→ YOUR OBJECTIVE:
Copy exactly the lines of the material below that run from the one containing "body -= turn * gullet" through the one containing "bpy.data.objects.remove(obj)". Copy no other lines.
>> Begin DATA FOR THIS TASK
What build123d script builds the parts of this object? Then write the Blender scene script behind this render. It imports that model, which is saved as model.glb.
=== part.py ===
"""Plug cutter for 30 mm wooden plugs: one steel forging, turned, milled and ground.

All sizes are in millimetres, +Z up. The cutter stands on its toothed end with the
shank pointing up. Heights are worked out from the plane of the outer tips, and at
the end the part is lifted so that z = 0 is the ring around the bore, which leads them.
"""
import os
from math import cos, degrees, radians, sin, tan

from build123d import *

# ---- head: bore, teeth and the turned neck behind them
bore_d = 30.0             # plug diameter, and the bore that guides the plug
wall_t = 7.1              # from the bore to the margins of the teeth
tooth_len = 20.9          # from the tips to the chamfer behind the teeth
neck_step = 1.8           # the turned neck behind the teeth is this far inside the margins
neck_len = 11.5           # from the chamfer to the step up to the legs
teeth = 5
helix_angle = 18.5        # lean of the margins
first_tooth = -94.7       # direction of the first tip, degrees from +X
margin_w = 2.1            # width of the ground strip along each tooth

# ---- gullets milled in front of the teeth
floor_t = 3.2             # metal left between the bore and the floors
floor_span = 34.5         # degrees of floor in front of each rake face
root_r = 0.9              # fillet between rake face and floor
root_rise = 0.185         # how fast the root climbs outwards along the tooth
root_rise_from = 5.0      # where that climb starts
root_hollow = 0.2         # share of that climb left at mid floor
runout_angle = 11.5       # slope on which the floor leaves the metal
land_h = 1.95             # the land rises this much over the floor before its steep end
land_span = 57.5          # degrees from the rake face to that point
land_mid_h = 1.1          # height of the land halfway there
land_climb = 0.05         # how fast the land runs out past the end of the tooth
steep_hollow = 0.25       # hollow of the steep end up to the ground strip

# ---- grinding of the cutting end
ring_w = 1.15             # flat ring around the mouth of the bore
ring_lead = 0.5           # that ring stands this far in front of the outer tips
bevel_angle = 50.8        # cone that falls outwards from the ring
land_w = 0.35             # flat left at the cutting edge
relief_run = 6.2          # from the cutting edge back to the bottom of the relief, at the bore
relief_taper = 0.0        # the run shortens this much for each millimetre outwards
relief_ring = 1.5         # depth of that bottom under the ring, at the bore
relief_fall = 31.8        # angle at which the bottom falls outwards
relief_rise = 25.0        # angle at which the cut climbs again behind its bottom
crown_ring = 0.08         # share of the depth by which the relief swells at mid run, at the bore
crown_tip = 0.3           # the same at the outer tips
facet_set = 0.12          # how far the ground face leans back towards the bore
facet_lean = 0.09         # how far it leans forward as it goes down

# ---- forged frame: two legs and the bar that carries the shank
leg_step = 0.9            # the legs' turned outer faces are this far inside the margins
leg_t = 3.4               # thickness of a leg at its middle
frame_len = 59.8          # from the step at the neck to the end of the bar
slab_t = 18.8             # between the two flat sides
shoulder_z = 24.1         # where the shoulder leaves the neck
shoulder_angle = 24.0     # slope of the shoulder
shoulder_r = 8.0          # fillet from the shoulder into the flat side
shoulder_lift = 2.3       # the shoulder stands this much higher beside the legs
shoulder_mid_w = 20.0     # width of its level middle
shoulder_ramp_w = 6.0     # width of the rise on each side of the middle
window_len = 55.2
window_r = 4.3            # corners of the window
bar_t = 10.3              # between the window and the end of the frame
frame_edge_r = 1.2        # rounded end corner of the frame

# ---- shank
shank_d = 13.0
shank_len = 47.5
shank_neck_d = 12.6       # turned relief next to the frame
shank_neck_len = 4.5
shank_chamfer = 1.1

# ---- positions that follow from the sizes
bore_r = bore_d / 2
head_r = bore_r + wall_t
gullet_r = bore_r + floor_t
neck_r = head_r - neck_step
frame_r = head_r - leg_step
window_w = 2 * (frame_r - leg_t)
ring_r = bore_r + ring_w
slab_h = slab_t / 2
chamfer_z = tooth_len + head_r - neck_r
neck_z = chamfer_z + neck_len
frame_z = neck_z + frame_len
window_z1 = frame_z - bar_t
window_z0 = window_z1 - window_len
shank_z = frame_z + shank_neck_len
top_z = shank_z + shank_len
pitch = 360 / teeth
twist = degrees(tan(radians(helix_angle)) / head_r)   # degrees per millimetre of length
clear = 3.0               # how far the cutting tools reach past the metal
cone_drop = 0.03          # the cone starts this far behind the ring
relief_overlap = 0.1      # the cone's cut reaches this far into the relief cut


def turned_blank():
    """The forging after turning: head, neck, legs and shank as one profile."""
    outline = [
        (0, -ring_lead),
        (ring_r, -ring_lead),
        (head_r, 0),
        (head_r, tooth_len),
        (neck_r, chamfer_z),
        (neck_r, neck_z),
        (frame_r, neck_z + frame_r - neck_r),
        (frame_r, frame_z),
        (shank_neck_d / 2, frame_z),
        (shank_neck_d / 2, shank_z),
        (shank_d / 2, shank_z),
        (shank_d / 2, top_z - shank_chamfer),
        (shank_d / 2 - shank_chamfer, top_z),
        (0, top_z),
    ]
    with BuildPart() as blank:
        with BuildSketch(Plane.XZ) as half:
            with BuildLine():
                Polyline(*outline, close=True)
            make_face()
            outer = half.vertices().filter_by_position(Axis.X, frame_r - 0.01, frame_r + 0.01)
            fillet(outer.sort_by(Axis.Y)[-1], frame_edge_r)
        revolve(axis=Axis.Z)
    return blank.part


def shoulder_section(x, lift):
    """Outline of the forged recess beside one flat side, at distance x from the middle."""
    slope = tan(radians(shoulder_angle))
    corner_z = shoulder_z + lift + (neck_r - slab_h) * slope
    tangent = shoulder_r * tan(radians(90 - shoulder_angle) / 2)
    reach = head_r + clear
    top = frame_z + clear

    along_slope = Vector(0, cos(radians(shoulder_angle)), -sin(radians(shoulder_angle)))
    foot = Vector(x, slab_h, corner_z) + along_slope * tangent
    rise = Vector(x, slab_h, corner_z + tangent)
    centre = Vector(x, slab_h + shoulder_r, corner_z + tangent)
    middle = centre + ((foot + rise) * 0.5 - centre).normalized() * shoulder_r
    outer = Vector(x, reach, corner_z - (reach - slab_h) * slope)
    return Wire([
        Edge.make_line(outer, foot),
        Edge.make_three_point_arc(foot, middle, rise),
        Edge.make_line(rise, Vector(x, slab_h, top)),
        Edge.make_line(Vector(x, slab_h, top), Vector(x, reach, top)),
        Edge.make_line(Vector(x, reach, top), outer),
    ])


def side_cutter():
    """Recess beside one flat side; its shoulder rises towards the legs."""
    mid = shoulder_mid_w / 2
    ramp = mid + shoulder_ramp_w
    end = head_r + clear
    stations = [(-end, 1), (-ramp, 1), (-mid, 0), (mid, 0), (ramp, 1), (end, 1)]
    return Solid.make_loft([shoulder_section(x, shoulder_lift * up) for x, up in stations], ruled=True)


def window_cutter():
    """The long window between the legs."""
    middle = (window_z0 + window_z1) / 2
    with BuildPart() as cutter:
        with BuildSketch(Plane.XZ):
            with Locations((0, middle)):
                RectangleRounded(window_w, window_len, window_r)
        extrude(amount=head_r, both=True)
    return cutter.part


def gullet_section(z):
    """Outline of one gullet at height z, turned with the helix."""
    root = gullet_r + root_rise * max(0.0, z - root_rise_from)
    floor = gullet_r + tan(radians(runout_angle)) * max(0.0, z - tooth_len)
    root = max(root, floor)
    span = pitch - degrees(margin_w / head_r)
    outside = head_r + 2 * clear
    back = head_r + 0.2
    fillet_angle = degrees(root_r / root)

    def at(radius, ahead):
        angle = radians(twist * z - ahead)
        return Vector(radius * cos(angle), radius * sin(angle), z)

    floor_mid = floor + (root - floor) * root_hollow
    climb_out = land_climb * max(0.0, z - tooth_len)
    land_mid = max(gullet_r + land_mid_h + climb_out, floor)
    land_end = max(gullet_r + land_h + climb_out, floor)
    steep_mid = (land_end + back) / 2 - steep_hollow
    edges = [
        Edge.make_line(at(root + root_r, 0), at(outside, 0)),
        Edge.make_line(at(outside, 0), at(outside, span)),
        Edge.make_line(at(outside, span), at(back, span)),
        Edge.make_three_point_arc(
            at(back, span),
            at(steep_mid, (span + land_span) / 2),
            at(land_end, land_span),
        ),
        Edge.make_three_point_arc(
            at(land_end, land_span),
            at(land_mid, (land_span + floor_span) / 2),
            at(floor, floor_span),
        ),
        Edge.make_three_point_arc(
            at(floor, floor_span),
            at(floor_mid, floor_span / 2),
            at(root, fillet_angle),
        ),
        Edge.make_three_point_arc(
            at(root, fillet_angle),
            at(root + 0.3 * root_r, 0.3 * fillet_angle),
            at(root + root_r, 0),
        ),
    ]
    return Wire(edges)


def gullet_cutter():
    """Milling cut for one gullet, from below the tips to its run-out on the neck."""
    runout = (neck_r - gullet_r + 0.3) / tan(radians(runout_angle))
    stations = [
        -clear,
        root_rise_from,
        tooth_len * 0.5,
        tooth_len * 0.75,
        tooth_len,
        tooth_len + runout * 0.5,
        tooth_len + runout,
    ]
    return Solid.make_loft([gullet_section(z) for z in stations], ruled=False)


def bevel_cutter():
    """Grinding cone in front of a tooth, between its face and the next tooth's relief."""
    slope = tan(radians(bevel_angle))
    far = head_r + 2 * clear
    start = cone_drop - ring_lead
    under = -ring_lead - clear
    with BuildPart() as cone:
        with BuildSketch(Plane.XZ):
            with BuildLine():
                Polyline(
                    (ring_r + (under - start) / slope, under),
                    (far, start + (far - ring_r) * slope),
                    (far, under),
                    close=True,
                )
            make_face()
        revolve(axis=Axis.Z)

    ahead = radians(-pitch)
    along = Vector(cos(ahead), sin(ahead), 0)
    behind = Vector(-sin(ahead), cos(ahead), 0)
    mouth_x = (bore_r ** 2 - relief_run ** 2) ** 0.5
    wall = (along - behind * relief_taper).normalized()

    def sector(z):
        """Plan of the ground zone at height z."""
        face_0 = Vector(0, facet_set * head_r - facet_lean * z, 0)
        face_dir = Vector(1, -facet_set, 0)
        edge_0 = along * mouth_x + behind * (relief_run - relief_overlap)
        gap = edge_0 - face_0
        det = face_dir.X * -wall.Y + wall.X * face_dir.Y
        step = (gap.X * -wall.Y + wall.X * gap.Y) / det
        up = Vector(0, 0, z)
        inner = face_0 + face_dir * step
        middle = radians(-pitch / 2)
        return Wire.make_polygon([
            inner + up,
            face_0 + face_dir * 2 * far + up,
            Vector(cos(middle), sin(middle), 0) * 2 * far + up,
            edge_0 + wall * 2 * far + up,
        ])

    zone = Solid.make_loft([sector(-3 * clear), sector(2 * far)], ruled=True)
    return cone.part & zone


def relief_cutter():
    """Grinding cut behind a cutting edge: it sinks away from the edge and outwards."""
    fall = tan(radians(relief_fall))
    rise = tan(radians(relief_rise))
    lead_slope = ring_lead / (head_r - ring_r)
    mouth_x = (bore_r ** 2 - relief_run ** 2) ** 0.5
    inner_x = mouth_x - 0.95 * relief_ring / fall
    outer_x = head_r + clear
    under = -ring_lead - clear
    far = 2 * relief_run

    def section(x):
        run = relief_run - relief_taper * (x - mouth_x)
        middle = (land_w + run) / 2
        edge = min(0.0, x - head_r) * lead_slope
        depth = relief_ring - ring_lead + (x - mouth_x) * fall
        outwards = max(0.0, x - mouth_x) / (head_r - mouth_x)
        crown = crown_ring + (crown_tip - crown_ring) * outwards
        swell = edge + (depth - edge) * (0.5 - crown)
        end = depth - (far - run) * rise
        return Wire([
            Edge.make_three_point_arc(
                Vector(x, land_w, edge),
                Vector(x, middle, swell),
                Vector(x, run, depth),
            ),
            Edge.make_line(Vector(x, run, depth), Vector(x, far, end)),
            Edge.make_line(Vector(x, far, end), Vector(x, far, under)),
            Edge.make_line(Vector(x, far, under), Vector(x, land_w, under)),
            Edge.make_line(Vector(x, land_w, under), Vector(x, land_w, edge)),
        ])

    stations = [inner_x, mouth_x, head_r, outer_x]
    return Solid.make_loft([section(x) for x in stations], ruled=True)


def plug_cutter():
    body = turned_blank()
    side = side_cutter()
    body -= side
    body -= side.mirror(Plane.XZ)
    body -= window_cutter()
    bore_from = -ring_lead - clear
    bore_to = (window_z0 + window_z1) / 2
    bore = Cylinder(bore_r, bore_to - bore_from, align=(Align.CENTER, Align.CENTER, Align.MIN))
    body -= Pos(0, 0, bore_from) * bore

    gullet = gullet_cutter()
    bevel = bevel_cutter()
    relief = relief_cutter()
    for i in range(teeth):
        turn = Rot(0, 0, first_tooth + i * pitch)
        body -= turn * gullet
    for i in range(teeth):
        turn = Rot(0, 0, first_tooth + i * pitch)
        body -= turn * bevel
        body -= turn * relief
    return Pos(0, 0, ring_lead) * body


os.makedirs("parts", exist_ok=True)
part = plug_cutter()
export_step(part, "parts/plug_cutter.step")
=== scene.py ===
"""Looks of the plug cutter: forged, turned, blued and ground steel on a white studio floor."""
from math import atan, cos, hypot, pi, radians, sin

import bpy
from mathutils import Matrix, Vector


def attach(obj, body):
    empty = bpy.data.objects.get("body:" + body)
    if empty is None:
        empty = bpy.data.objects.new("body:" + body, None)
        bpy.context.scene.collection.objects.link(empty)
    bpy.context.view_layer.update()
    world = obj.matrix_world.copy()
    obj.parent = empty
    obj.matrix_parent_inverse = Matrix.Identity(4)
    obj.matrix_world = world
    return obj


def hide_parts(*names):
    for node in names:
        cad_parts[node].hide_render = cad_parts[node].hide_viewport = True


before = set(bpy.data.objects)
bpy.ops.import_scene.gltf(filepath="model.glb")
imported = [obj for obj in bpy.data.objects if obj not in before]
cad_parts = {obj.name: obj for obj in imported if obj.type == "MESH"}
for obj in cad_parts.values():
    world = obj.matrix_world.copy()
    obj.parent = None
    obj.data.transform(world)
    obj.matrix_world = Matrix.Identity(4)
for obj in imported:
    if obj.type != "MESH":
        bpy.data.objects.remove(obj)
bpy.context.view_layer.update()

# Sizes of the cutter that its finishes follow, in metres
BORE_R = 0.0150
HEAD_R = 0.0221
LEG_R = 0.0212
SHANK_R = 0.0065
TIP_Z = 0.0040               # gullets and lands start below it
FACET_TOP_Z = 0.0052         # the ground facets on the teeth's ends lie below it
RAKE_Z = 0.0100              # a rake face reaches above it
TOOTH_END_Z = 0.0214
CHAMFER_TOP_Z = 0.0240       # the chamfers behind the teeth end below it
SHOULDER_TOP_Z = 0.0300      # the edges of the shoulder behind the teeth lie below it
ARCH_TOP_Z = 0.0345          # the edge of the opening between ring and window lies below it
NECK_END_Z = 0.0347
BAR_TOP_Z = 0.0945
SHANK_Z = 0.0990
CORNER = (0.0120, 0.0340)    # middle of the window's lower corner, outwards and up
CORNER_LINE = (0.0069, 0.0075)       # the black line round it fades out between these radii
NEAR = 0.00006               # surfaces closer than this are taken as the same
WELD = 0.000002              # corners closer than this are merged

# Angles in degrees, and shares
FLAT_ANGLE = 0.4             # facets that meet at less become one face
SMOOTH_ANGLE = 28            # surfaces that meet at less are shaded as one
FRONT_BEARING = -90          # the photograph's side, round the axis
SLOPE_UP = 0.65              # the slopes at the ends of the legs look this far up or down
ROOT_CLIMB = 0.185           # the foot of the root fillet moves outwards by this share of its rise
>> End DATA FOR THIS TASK
>> Begin DATA FOR THIS TASK
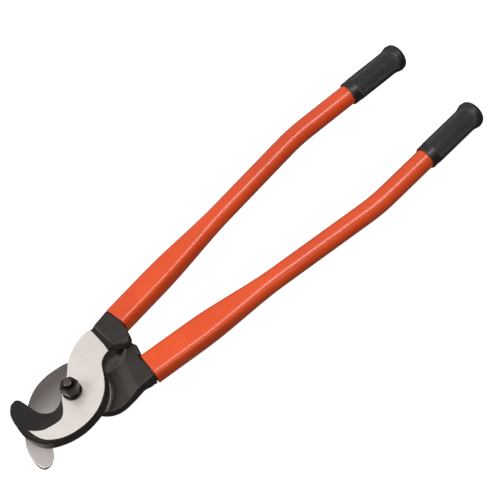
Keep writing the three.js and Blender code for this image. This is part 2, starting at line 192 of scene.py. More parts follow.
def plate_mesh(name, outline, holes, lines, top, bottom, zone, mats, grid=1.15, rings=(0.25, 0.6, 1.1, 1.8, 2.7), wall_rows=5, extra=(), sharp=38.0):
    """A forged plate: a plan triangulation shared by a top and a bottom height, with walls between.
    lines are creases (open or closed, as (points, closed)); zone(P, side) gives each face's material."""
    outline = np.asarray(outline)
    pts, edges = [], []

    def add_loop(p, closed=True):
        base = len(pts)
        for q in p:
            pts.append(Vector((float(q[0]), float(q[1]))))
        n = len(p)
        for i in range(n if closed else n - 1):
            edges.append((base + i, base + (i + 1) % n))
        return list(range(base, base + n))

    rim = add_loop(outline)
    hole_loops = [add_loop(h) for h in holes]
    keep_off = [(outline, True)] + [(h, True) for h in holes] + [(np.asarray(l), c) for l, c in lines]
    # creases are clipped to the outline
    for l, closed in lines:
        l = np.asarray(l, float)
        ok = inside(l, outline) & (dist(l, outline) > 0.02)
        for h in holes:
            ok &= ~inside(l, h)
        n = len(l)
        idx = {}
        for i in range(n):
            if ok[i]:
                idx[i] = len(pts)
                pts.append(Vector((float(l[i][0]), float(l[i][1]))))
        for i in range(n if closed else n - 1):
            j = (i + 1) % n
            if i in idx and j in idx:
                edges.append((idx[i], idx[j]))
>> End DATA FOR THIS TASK
→ TASK RESULT:
        body -= turn * gullet
    for i in range(teeth):
        turn = Rot(0, 0, first_tooth + i * pitch)
        body -= turn * bevel
        body -= turn * relief
    return Pos(0, 0, ring_lead) * body


os.makedirs("parts", exist_ok=True)
part = plug_cutter()
export_step(part, "parts/plug_cutter.step")
=== scene.py ===
"""Looks of the plug cutter: forged, turned, blued and ground steel on a white studio floor."""
from math import atan, cos, hypot, pi, radians, sin

import bpy
from mathutils import Matrix, Vector


def attach(obj, body):
    empty = bpy.data.objects.get("body:" + body)
    if empty is None:
        empty = bpy.data.objects.new("body:" + body, None)
        bpy.context.scene.collection.objects.link(empty)
    bpy.context.view_layer.update()
    world = obj.matrix_world.copy()
    obj.parent = empty
    obj.matrix_parent_inverse = Matrix.Identity(4)
    obj.matrix_world = world
    return obj


def hide_parts(*names):
    for node in names:
        cad_parts[node].hide_render = cad_parts[node].hide_viewport = True


before = set(bpy.data.objects)
bpy.ops.import_scene.gltf(filepath="model.glb")
imported = [obj for obj in bpy.data.objects if obj not in before]
cad_parts = {obj.name: obj for obj in imported if obj.type == "MESH"}
for obj in cad_parts.values():
    world = obj.matrix_world.copy()
    obj.parent = None
    obj.data.transform(world)
    obj.matrix_world = Matrix.Identity(4)
for obj in imported:
    if obj.type != "MESH":
        bpy.data.objects.remove(obj)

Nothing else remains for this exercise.